As this film is yet to be screened at multiple festivals, I shall cease my recollection of the events of the film, as any further could ruin the journey through the piece. What I will recount are the elongated moments following the film’s credits, where breathing was not even breaking the silence. The rapturous applause did however. Once the whoops and whistles had subsided, and the creator had given a characteristically underplayed thank-you, discussion tore throughout the room. It is a film you need to talk about. I could pick from a myriad of overheard comments, but again, I do not wish to relieve anyone of the anticipation I had going into this screening. One request I heard made unto Nica sums up the seriousness in which
appreciation was held; a lecturer at the world leading California Institute of the Arts begged, ‘I need a copy of your film to show my students this summer’. Before any official screenings, this film has already affected someone from a very discerning establishment, to the point where they want this to influence the next generation of artists.

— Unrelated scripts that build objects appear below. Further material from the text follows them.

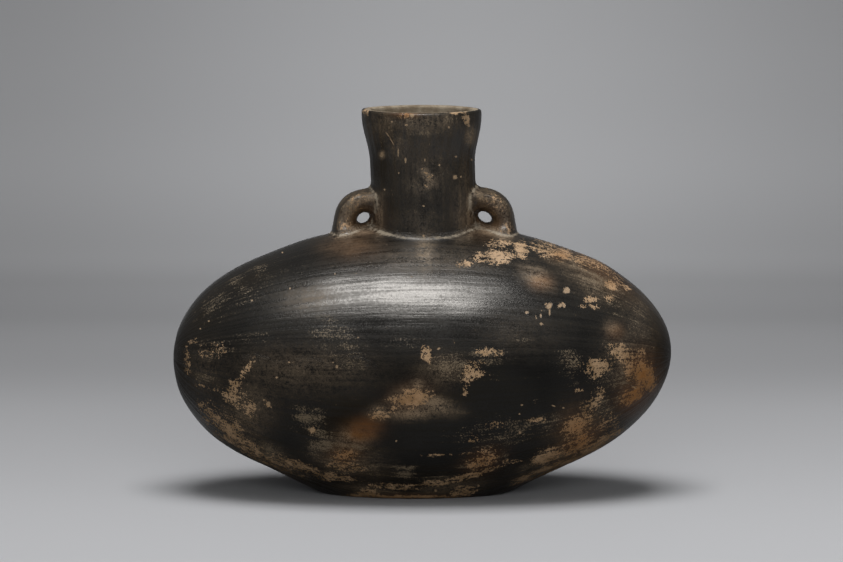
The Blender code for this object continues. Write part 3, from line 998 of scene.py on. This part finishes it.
def crevices(points):
    """Where dust gathers: the fillets at the neck's root and round the lugs."""
    x, y, z = points.T
    body = body_field(x, y, z)
    neck = neck_field(x, y, z)
    depth = crevice(body, neck)
    for lug in LUGS:
        strap = lug_field(lug, x, y, z)
        for other in (body, neck):
            depth = np.maximum(depth, crevice(other, strap))
    return depth


def strokes(points):
    """Coordinates in which the burnishing strokes are one unit long and one wide: along the body, up the
    neck."""
    x, y, z = points.T
    up = z - WIDEST_HEIGHT
    around = np.maximum(np.hypot(y, up), 1e-6)
    turns = BODY_STROKE_RADIUS / STROKE_WIDTH
    body = np.stack([x / STROKE_LENGTH, y / around * turns, up / around * turns], axis=1)
    out = x - neck_centre(z)
    off_axis = np.maximum(np.hypot(out, y), 1e-6)
    turns = NECK_RADIUS / STROKE_WIDTH
    neck = np.stack([out / off_axis * turns, y / off_axis * turns, z / NECK_STROKE_LENGTH], axis=1)
    share = smooth((z - body_top(x, y) - 1.5) / 2.0)[:, None]
    return body + (neck - body) * share


def write_layer(mesh, name, values):
    """Adds a point attribute, of numbers or of vectors."""
    kind, key = ("FLOAT_VECTOR", "vector") if values.ndim > 1 else ("FLOAT", "value")
    layer = mesh.attributes.new(name, kind, "POINT")
    layer.data.foreach_set(key, values.astype(np.float32).ravel())


def paint(mesh, outside_count):
    """Writes the wear, dust, painted light and stroke layers that the material reads, and returns the
    number of chip layers."""
    count = len(mesh.vertices)
    points = np.zeros(count * 3)
    mesh.vertices.foreach_get("co", points)
    points = points.reshape(-1, 3) / MM
    normals = np.zeros(count * 3)
    mesh.vertex_normals.foreach_get("vector", normals)
    normals = normals.reshape(-1, 3)
    px, py, to_camera = photo_place(points)
    facing = smooth((normals * to_camera).sum(1) / FACING_EASE)
    behind = smooth(normals[:, 1] / FACING_EASE)
    x, y, z = points.T
    from_axis = np.hypot(x - neck_centre(z), y)
    inside = smooth((neck_radius(z) - 1.0 - from_axis) / 1.6) * (z > BORE_SEAM - 1)
    inside[outside_count:] = 1
    outside = 1 - inside
    dulled = smooth((from_axis < DULL_RADIUS) * (z - DULL_FROM) / DULL_RISE)
    back = painted_back(BACK_FLAKES, points, behind)
    layers = {
        "worn": np.maximum(painted(FLAKES, px, py, facing, plateau), back),
        "haze_and_painted_light": np.maximum(painted(HAZES_AND_PAINTED_LIGHT, px, py, facing, cloud), BACK_HAZE * back),
        "ember_and_painted_light": painted(EMBERS_AND_PAINTED_LIGHT, px, py, facing, cloud),
        "speck": np.maximum(painted(SPECKS, px, py, facing, cloud), back),
        "brown": np.maximum(painted(BROWNS, px, py, facing, cloud), BACK_BROWN * behind),
        "crevice": crevices(points),
        "polish": smooth((z - POLISH_FROM) / POLISH_RISE) * (1 - NECK_DULLING * dulled),
    }
    for name, values in layers.items():
        write_layer(mesh, name, values * outside)
    write_layer(mesh, "inside", inside)
    write_layer(mesh, "stroke", strokes(points))
    chips = chip_layers(px, py, facing)
    for number, vectors in enumerate(chips):
        write_layer(mesh, f"chips_{number}", vectors)
    return len(chips)


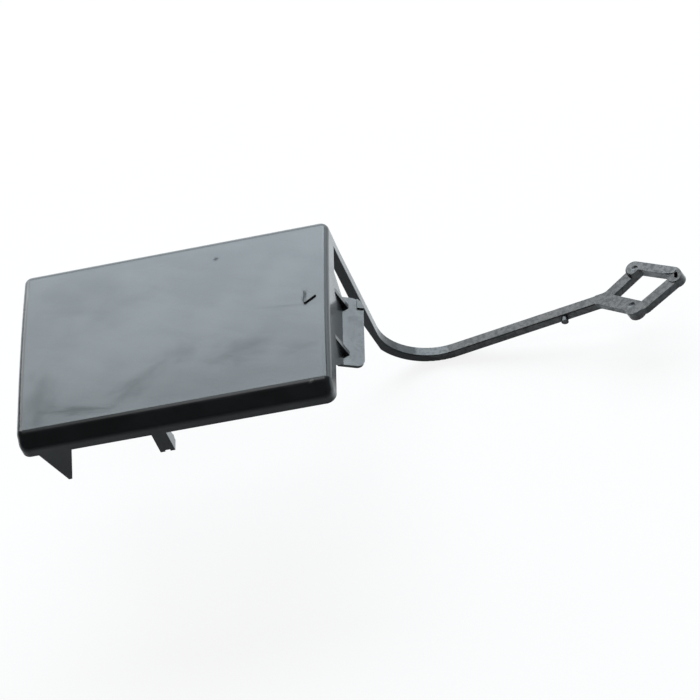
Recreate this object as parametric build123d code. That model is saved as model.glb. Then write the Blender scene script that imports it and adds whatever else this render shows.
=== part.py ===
"""Tow hook cover for a car bumper: one injection-moulded piece of black plastic.

A shallow crowned cap closes the rectangular opening over the towing eye. A hinge tongue hooks behind the
opening's right edge, snap pegs hold the long edges, and a flexible tether ends in a diamond ring, so that
the cap stays with the car when it is levered out.

Frame: the origin is the centre of the opening, in the plane on which the cap's rim sits. +X runs to the
tongue and tether side, +Y up the cap, and +Z out of the bumper. Millimetres.
"""

import os
from math import acos, atan2, cos, degrees, radians, sin, sqrt, tan

from build123d import *

# Cap
cap_width = 84.0
cap_height = 55.0
left_flare = 0.9
side_depth = 6.0
crown_rise = 1.1
wall = 2.0
bevel_height = 3.5
bevel_drop = 3.4
corner_top = 2.2
corner_bottom = 2.6
edge_round = 2.0
least_round = 0.35

# Stiffening ribs inside the cap
rib_thickness = 1.2
rib_height = 1.2
rib_columns = 3
rib_rows = 1

# Raised arrow on the face
arrow_length = 3.6
arrow_height = 4.7
arrow_relief = 0.5
arrow_tip_inset = 2.8
arrow_rise = 2.25
arrow_corner = 0.35

# Tongue on the right wall
tongue_depth = 7.5
tongue_top = 11.8
tongue_bottom = -10.3
tongue_root_flare_top = 2.7
tongue_root_flare_bottom = 4.2
tongue_wall = 1.6
flange_reach = 5.7
flange_tilt = 27.0
flange_thickness = 1.0
flange_round_top = 3.6
flange_round_bottom = 2.2
flange_pad_relief = 0.5
flange_pad_reach = 1.8
flange_pad_height = 3.4
gusset_thickness = 1.2
gusset_reach = 1.5
gusset_heights = (8.8, -6.5)

# Snap pegs on the long walls
peg_width = 4.0
peg_thickness = 3.2
peg_reach = 8.0
peg_centre = -5.7
peg_notch_width = 1.4
peg_notch_depth = 0.6
peg_catch = 0.5
peg_catch_height = 1.6

# Guide fin on the bottom wall, near the left corner
fin_base = 8.9
fin_reach = 12.5
fin_thickness = 1.8
fin_centre = -33.8
fin_tip = 0.9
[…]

The overall experience was one of many levels, the interest one would get at a museum while understanding the process of creating something that a layman could not normally fathom, the feeling of being allowed to see a part of an artists world that is normally hidden away, the turbulence of watching the film itself, and the charge within the room as people unload what they have just seen onto each other. But the feeling that stays with you as you find your way out of the turns of studios and steps, is a bizarre one. You’re haunted, educated, but the strongest of the mix is the feeling that you have just managed to be one of the few that experienced something truly great before the rest of the world.
Illusions was an entirely unique experience, and with it leaves the illusion that Nica Harrison is someone still figuring things out. Nica Harrison is someone the world is about to be moved by.